IN CALM BEFORE THE STORM, NJ BALLET SHINES AT CENTENARY

Us at Catoberfest 1By Sheila Abrams

Offering a welcome opportunity to escape from both dire weather warnings and political cacophony, New Jersey Ballet made its annual autumn visit to the Sitnik Theatre at Centenary College in Hackettstown with a richly varied Halloween-themed program called Ghosts of the Ballet.

The Livingston-based company is about as international in its personnel as the UN—and the dancers illustrate an ability to work together in spite of their differences that should serve as a model. The program, consisting of five pieces, showed off the variety of both the company’s repertoire and its dancers’ talents.

Death and the Maiden, choreographer Robert North’s interpretation of Franz Schubert’s Quartet No. 14 in D Minor of the same name, has held a unique position in the company’s repertoire for years. The work spans the divide between ballet and modern dance, with the influence of Martha Graham evident. The five women are wearing soft shoes and long, flowing dresses, the movements of which echo the movements of their legs.

In the story, a young girl, frolicking with her friends, is singled out from the group by a new partner. Dressed in black, his identity is never in question. Though she resists his advances, they are as seductive as they are controlling. A female friend tries to draw her back into life, but the dark partner has already staked his claim. The friend walks off. The girl ends up limp in the partner’s arms.

This powerful piece is of course defined by the exquisite score, music of a serious nature that rarely is heard at the ballet. Leonid Flegmatov filled the role of the dreaded partner with subtle authority, at the same time lover and killer. Christina Theryoung-Neira was superb as the hapless maiden, and company apprentice Carmen Gonzalez was surprisingly strong and precise as the friend.

Edgar Allan Poe’s The Raven is such an integral part of the American psyche that we hardly ever stop to ask what it so scary about it. A man, called the narrator, sits dreaming of his lost, presumably dead, love, Lenore, when a big black bird knocks at his door and comes in. What is it there for? To tell the writer that he will see Lenore “nevermore?” Well, he already knows that. And how come the bird can talk? (These questions all arose in my seventh grade class in The Bronx, N.Y., after the class visited Poe Cottage, where the poet once lived, and read the poem.)

In any case, it makes a good framework for a spooky ballet, choreographed by David Fernandez to a musical score by Elliott Goldenthol. Kerry Mara Cox was an ethereal Lenore, boureeing across the stage as if she were floating. Junio Teixeira was a handsome “narrator” and Albert Davydov, in a mostly crouched position, conveyed a sense of madness and menace.

The evening closed felicitously with a supremely entertaining piece, Masquerade, choreographed by Bettijane Sills to a familiar and luxuriously danceable score by Aram Khachaturian. Sills, who studied with and danced for Balanchine at New York City Ballet, shows his influence in this wonderful work.

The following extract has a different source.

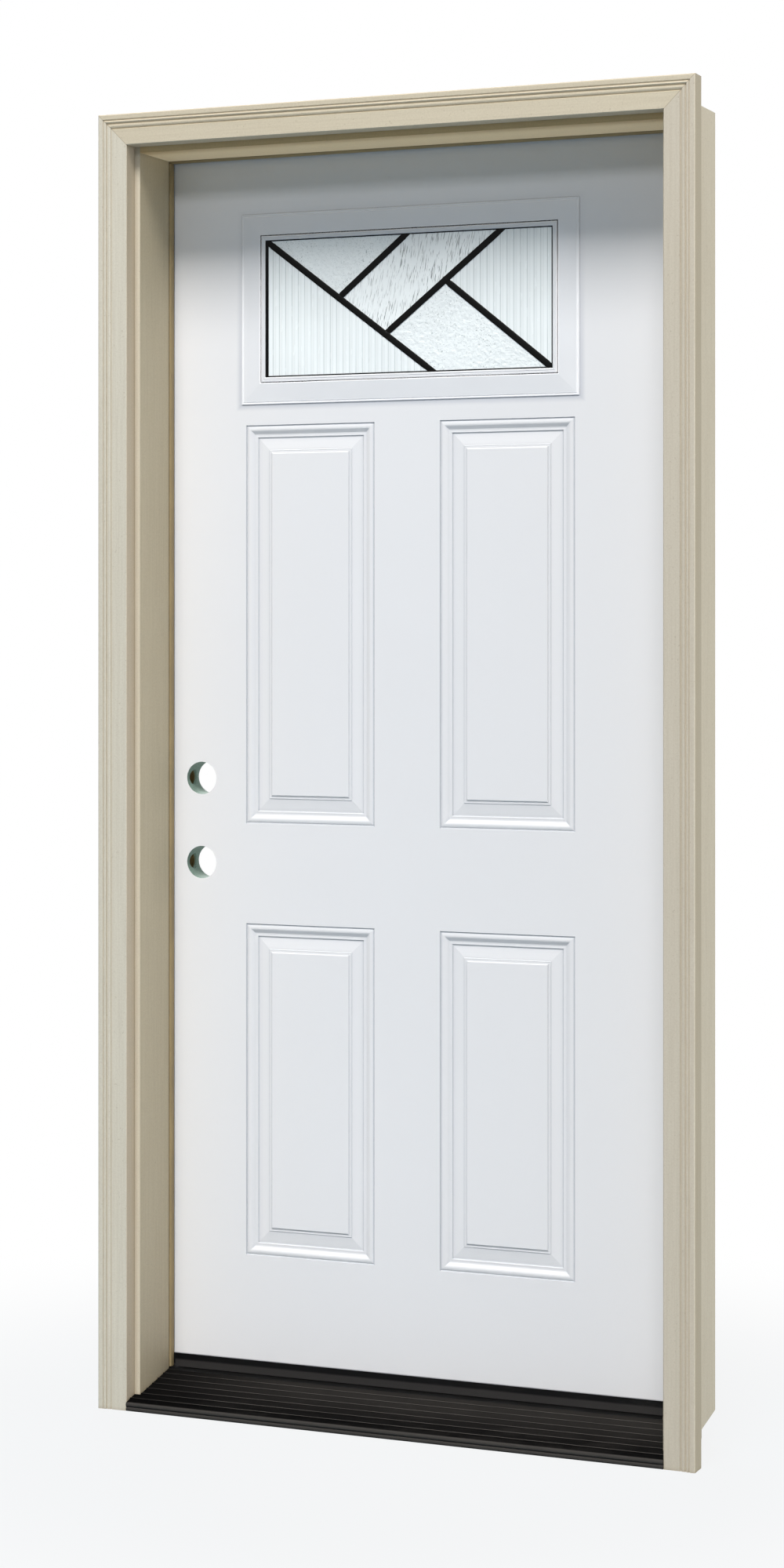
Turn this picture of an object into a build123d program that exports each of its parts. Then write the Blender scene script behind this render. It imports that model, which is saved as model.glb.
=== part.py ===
from build123d import *
from math import cos, radians, sin
import os

# In-swing steel entry door, prehung in its frame, seen from outside (-Y).
# Lengths are millimetres. X runs from the lock side to the hinge side, Y from outside
# to inside, Z up. Y is 0 at the back of the brick moulding and Z is 0 under the sill.

# Door slab
slab_width = 908.0
slab_height = 2007.0
slab_thickness = 44.45
skin_thickness = 1.0
stile_width = 30.0
rail_height = 30.0
slab_bottom = 46.0

# Frame
edge_gap = 5.0
jamb_depth = 166.7
jamb_thickness = 31.75
rabbet_step = 12.7
interior_reveal = 1.6
brickmould_width = 50.8
brickmould_thickness = 31.75
brickmould_reveal = 9.5

# Weatherstrip
strip_thickness = 16.0
strip_width = 16.0
strip_clearance = 0.4
strip_round = 5.0
strip_slot_width = 1.6
strip_slot_depth = 7.5

# Sill
sill_nose_height = 14.6
sill_slope = 0.193
deck_thickness = 2.4
rib_pitch = 20.0
rib_height = 1.2
rib_width = 3.0
first_rib = -16.0
nose_shell = 6.0
cap_start = 100.0
cap_thickness = 12.0
cap_front_slope = 4.0
cap_back_slope = 8.0
cap_back_drop = 3.0
strip_foot_gap = 3.0
sweep_clearance = 1.0
sweep_thickness = 4.0
sweep_lip_thickness = 2.0
sweep_lip_height = 18.0
leg_seat = 6.0
seal_end_gap = 1.5

# Glazed lite, hung from the top of the slab
layout_shift = -25.0
lite_width = 589.0
lite_height = 313.0
lite_drop = 101.5
lite_face_width = 44.0
lite_lap = 14.5
lite_proud = 4.4
lite_leg = 12.0
wrap_depth = 15.0
wrap_thickness = 8.0
seat_clearance = 0.2
glass_proud = 3.0
unit_thickness = 25.4
pane_thickness = 3.0
pane_margin = 14.0
spacer_width = 7.0
leaded_glass_thickness = 3.2
came_flange_width = 9.5
came_side_width = 5.5
came_edge_width = 1.8
came_flange_thickness = 0.9
came_heart_width = 1.6

# Embossed panels
panel_width = 230.0
panel_gap = 114.0
lite_to_panel = 34.0
upper_panel_base = 902.5
lower_panel_height = 546.0
lower_panel_base = 191.5
emboss_width = 47.5
emboss_depth = 4.5
field_depth = 0.5
pocket_clearance = 0.3
# Face of the stamped moulding: distance in from the panel's edge and depth below the skin
emboss_profile = [
    (0, 0), (0.9, 1.1), (1.8, 1.3), (3.0, 0.8), (5.0, 0.35), (7.5, 0.2), (9.5, 0.6), (12.5, 2.0),
    (15.0, 3.1), (17.0, 3.3), (19.5, 3.1), (20.3, 3.3), (21.3, 4.4), (22.8, emboss_depth),
    (41.0, 2.7), (41.9, 1.9), (43.0, 2.1), (45.6, 1.8), (46.5, 0.9), (emboss_width, field_depth),
]

# Lock preparation
backset = 60.3
cross_bore_radius = 27.0
deadbolt_height = 975.7
bore_spacing = 139.7
edge_bore_radius = 12.7
faceplate_width = 25.4
faceplate_height = 57.15
faceplate_depth = 2.5
lock_block_width = 111.5
lock_block_height = 330.0
strike_pocket_width = 22.0
strike_pocket_height = 28.0
strike_pocket_depth = 16.0
strike_plate_width = 28.0

# Hinges
hinge_height = 101.6
hinge_leaf_width = 35.0
hinge_leaf_thickness = 2.3
hinge_corner = 6.0
knuckle_radius = 6.2
knuckle_count = 5
knuckle_gap = 0.4
pin_radius = 3.0
pin_clearance = 0.05
pin_head_radius = 5.0
pin_head_height = 3.0
pin_setout = 8.5
top_hinge_drop = 178.0
bottom_hinge_rise = 279.0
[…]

Backed up by a corps of eight women, gorgeously dressed in many-hued tulle-skirted ball gowns, three women dance with and seemingly compete for two tail-coated men. Two of the women, Elisa Toro Franky and Ana Luiza Luizi, flirt from behind masks, trading partners in a light-hearted way. But, if there is a menace here, it comes in the form of the third woman, a temptress, perhaps a threat. She could easily steal a male heart or two, as danced by Ekaterina Smurova. The two men, elegant in black tie, were Oliver Beres and Martin Vignolo, both new to NJ Ballet this season.

A nod here has to go to Myra Tang, the company’s Wardrobe Mistress, who designed the gorgeous costumes. The layers of colored and black tulle in the skirts that move so fluidly with the dance add a great deal to the success of the piece.

The program began with two classics, The Kingdom of the Shades from La Bayadere and The Black Swan Pas de Deux.

New Jersey Ballet will be at the Mayo Center in Morristown next Saturday evening with a George Balanchine-Jerome Robbins program.